Charlie Mihaliak's 2018 Graduation Address


In 9th grade I needed a haircut. I had been informed by my mother that the current “situation” atop my head was unacceptable and, unless I was planning on registering it as a national forest, I would need to get it trimmed. Unfortunately, the month was October, and I knew if I showed up at the Super Cuts at 1:30 on a Wednesday, I would get every homeschooled kid’s most feared question: “Why aren’t you in school?”. Why do we fear this question? Well, we don’t really fear it because it’s impossible to answer. We fear it because defining Kolbe Academy is similar to teaching The Waste Land to high school students and, honestly, who would do that? Today I would like to give you the perfect guide to the “Why aren’t you in school?” conversation with your hairstylist.


To begin with, we are not in A school because we are homeschooled. With that said, we are very much IN school. You don’t realize that while you have been cutting my hair, I have mentally developed the bullet points for my literature paper so that I can finish it in time to start my physics homework and analyze this week’s papal encyclical. Jokes aside, please hurry, my theology class is in half an hour and participation is graded.

Over the past four years, Kolbe has shown us that there is more to education than autumn and spring weekdays between 8 am and 3 pm. A Kolbe education is hinged upon the time spent outside of class and homework. You know you are a Kolbe kid when you spend an hour arguing with adults about the morality of Achilles. You know you are a Kolbe kid when your first pick-up line is amo-amas-amat- I like you – I like you – a lot. You know you are a Kolbe kid when you ask for better Wifi for Christmas. Most importantly, you know you are a Kolbe kid when just reading the text or solving the problem is not good enough because you need to know WHY. Knowing WHY, is Kolbe’s gift to its students, it’s what separates us, and is, ultimately, why we are not in school.


At this point, you are almost halfway through your haircut and your hairdresser is thoroughly taken aback by your aggressive approach to small talk. Their second question is probably an attempt at the less inflammatory, something along the lines of: what do you do about prom? At this point though, you are on a roll so you continue…

Over the last decade or so, our cultural has both embraced and demonized the idea of a ‘millennial’; a full generation of why-askers. A genus of humans whose endless search for purpose is both an excuse for mediocrity and a reason for immorality. With the millennials reaching the end of their reign, the world is preparing for the new generation, Generation Z.

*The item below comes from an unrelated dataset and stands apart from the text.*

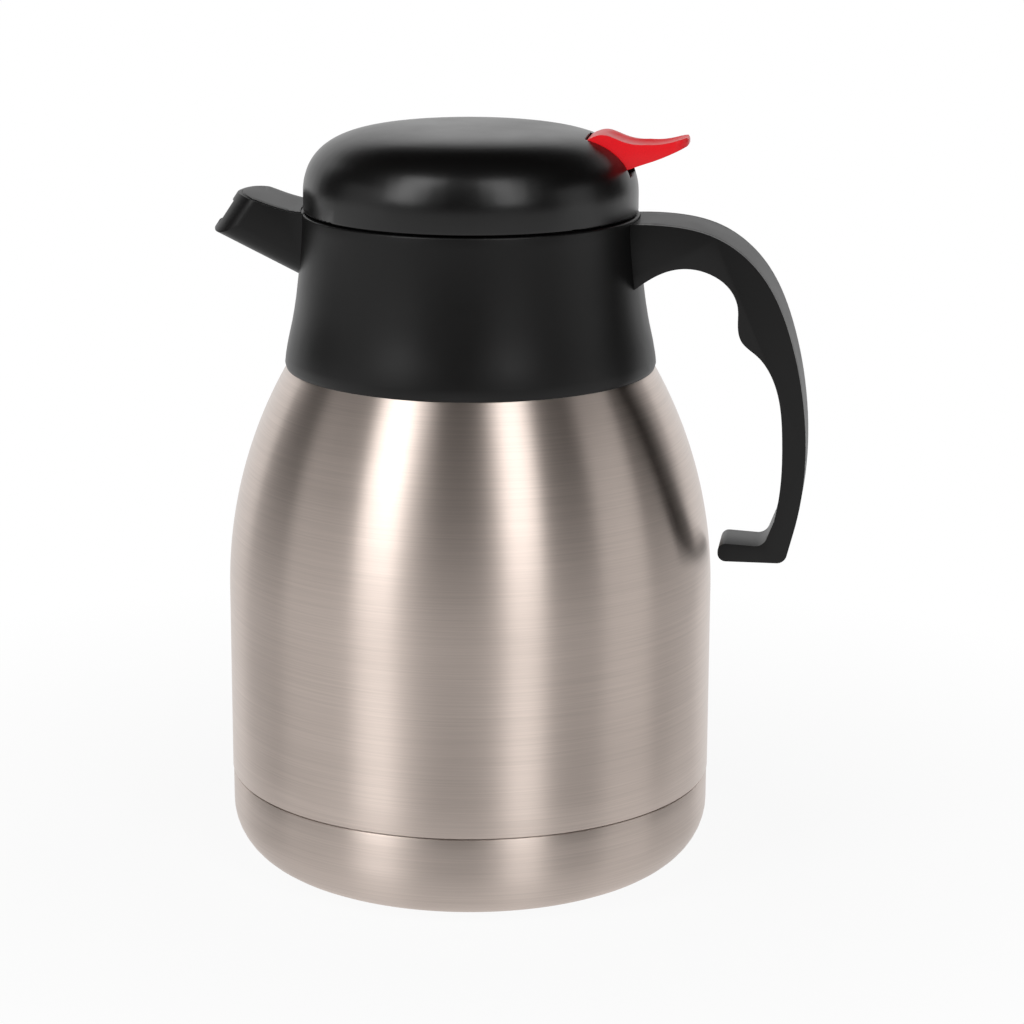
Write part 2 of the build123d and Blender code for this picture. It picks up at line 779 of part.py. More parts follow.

The Class of 2018 is, for the most part, composed of individuals born in the year 2000 and, therefore is the first sample of Generation Z. This generation is the first to have grown up completely in the limelight of events such as 9/11 – signaling the immediacy and relevance of modern terrorism – and the meteoric emergence of the internet – bringing both great power and inconceivable amounts of information right to our fingertips. Although these are the defining events of our generation, our culture has not yet settled upon the trajectory of ‘Generation Z’. However, popular speculation suggests that we will affect change. The ambiguity of this conjecture is truly remarkable, but it is not inaccurate. For better or worse, the individuals graduating today WILL affect change and, thanks to Kolbe, we know what this change must be; our mission is to know, love, and serve our Creator and, in doing so, spread His message to all of humanity.


It has perhaps never been more ​challenging​ to be a Catholic in our society and, we could argue, never been more important. However, WE TOO have power — through our faith — and the tools with which we can spread the gospel and evangelize have ​never​ been more potent. It is our duty, honor, and privilege to commence this work and the hours spent reading Herodotus, conjugating Latin vocabulary, and discovering WHY’s solution is what will ultimately ensure our success.

There are very few times in life that you are given the opportunity to build a narrative. Because this is a ‘homeschool’ graduation, I would feel remiss if I did not quote Lord of the Rings at least once…don’t worry I won’t recite it in elvish. In a touching scene at the end of Return of the King, Frodo Baggins gives his best friend, Samwise Gamgee, a partially written book. Frodo implores Sam to finish the book and, with tears in his eyes, predicts: “…that will keep you as busy and as happy as anyone can be, as long as your part in the Story goes on.” We have a partially written tale in front of us, we have a rough draft of the first part, but just like Sam we have work to do, we have a story to write, we can’t wait to get started.

Well, your haircut is finished, and your stylist is lost somewhere between impressed and petrified. On the way to the register, you begin by thanking Mrs. Lengyel, Mr. Buyarski, and the incredible individuals that make the Academy run. You also thank the teachers who taught you how to write essays, launch rockets, and read the classics. You then thank the Academy and head for the door. You are in public on a school day, but any semblance of embarrassment or fear is long gone.